CHP Genel Başkanı Özgür Özel’in Başakşehir mitinginde dile getirdiği belge, siyasal iktidarın medya üzerindeki gölgesini bir kez daha gözler önüne serdi. Yayınlara katılacak AKP’li milletvekillerine İletişim Başkanlığı tarafından gönderildiği iddia edilen not, Türkiye’de yürütülen “iletişim stratejisinin” perde arkasını ifşa ediyor.
Başakşehir’de düzenlenen mitingde konuşan CHP Genel Başkanı Özgür Özel, İletişim Başkanlığı’nın AKP’li milletvekillerine ve televizyon programlarına katılan yorumculara belirli söylem kalıpları içeren bir bilgi notu gönderdiğini açıkladı. Özel’in mitingde kamuoyuyla paylaştığı belgeye göre, söz konusu mesajda “KKTC, Falyalı üzerinden yürütülen kaset operasyonlarına FETÖ ve yabancı istihbarat oyunları olarak yaklaşılması” ve “bu süreçte psikolojik harekât yürütmekten çekinilmemesi” isteniyor.
Bu içerikler, yalnızca bir siyasi partinin iç koordinasyonunu değil, devletin resmî bir kurumu olan İletişim Başkanlığı’nın doğrudan siyasi manipülasyon aracına dönüşmesini gözler önüne seriyor. Özgür Özel bu durumu “AKP artık bir parti olmaktan çıkmış, doğrudan devlet aygıtının içinde eritilmiştir” sözleriyle değerlendirdi.

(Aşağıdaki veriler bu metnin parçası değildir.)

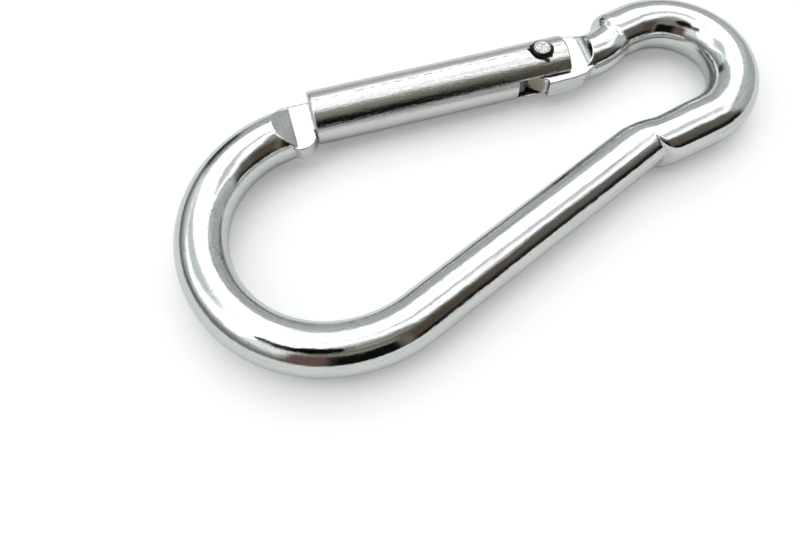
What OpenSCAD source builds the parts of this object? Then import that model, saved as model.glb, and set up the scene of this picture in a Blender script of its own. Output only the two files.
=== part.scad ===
// Spring snap hook: one bent round bar with a flattened nose and a flattened hinge tongue,
// a tubular gate on a rivet, and a spring-loaded plunger inside the gate that closes it.
// The hook lies flat. X runs from the big bend to the small eye, Y points to the gate side
// and Z is square to the plane of the hook. The origin is under the middle of the hook's box.

/* [Bar] */
// Diameter of the round bar
bar_d = 11.1; // [9:0.1:13.5]
// How much thicker the bar is round the eye, swollen by the forging
eye_swell = 0.3; // [0:0.05:0.8]
// How much thinner the bar is at the neck, drawn out by the forging
neck_slim = 1; // [0:0.1:2]
// Centreline radius of the big bend
big_r = 26.3; // [21:0.1:32]
// Centreline radius of the small eye
eye_r = 15.2; // [12.6:0.1:18.5]
// Distance between the centres of the big bend and the eye
eye_x = 87.4; // [72:0.1:106]

/* [Kink between spine and eye] */
// Straight length of the eye's lower leg
leg_straight = 9.4; // [6:0.1:12]
// Angle at which the spine dips into the lower leg
dip_angle = 13; // [8:0.5:18]
// Bend radius over the hump
hump_r = 14.4; // [12:0.1:20]
// Bend radius into the lower leg
dip_r = 24.4; // [18:0.1:30]
// Distance from the eye's centre to the step at the end of the lower leg
lip_back = 16.8; // [14:0.1:19]
// Radius of that step, which is round when seen square to the hook
lip_r = 6.6; // [5.8:0.1:9]

/* [Neck between eye and hinge] */
// Bend radius of the neck
neck_r = 14.4; // [12:0.1:20]
// Offset of the neck's centreline towards the inside of the hook
neck_drop = 0.45; // [0:0.05:1]
// Distance from the eye's centre to the end of the eye's shoulder
shoulder_back = 7.9; // [6.5:0.1:9.5]
// Edge rounding of the shoulder
shoulder_round = 3.9; // [2:0.1:4.7]

/* [Gate] */
// Outside diameter of the gate
gate_d = 12.1; // [10.5:0.1:14.5]
// Wall of the gate's tube
gate_wall = 1.05; // [0.8:0.05:1.6]
// Chamfer on the gate's ends
gate_chamfer = 0.35; // [0.1:0.05:0.8]
// Length of the gate beyond the rivet, at the hinge
gate_heel = 6.15; // [5:0.05:8]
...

Devlet Aygıtı mı, Parti Aygıtı mı?
Ortaya çıkan belge yalnızca medyaya verilen talimatları değil, aynı zamanda devletin enformasyon organlarının ne denli partizan bir mekanizmaya dönüştüğünü de gösteriyor. Halkı bilgilendirmekle görevli bir kamu kurumu olan İletişim Başkanlığı’nın, milletvekillerine siyasi tartışmalarda nasıl konuşacaklarını telkin etmesi, Türkiye’de yürütülen siyasetin içeriğini değil, biçimini de tartışmalı hale getiriyor.
Uzmanlar, bu tür yönlendirmelerin yalnızca medya özgürlüğü açısından değil, yasama organının bağımsızlığı açısından da ciddi bir sorun oluşturduğuna dikkat çekiyor. Çünkü artık meclis kürsüsünde konuşan milletvekilleriyle televizyon ekranlarına çıkan yorumcular aynı “merkezden” yönetilen bir metni okuyor olabilir.
Özgür Özel: “Bu artık parti içi değil, devlet içi vesayet”
CHP lideri, belgede yer alan “psikolojik harekât” ifadesine özellikle dikkat çekerek bunun iktidarın yurttaşları düşman olarak konumlandırdığı bir anlayışın parçası olduğunu belirtti. “Böyle bir devlet yönetimi anlayışı, kamu kaynaklarını halkı ikna etmek ya da gerçeği göstermek için değil, muhalefeti bastırmak ve algı yönetmek için kullanıyor” dedi.
Özel’in mitingde yaptığı bu açıklama sonrası söz konusu belge sosyal medyada hızla yayılırken, kamuoyunda “devletin tarafsızlığı” tartışmaları yeniden alevlendi.
İktidarın Gölgesi, Basının Üzerine Düşüyor
Gazetecilik ilkeleri açısından değerlendirildiğinde, bu bilgi notu medyada fikir beyan eden kişilerin ne kadar bağımsız konuştuğunu da sorgulatıyor. İktidar, yalnızca kendi partisini değil; kamuoyunu yönlendirme gücünü de doğrudan kamu kurumlarını devreye sokarak kurumsallaştırmış durumda.
Kamuoyunun bilgiye erişim hakkı açısından bu tür müdahaleler yalnızca etik bir sorun değil, aynı zamanda demokratik şeffaflık ilkesine doğrudan bir tehdittir. İletişim Başkanlığı’nın bu süreçteki rolü yalnızca teknik bir koordinasyon değil, siyasi propaganda faaliyeti niteliği taşıyor.
Türkiye’nin karşı karşıya olduğu bu durum, yalnızca bir partinin değil, bir devlet mekanizmasının demokratik normlardan uzaklaşarak halktan koptuğunun resmi. Miting meydanlarında belgelerle konuşan muhalefet lideri karşısında ise, artık ekranlara çıkmadan önce ne konuşacağına “uyarı mesajları” ile karar veren vekiller var. Bu tablo, yalnızca siyasi iletişimde değil, demokraside de yeni bir kırılma eşiğine işaret ediyor.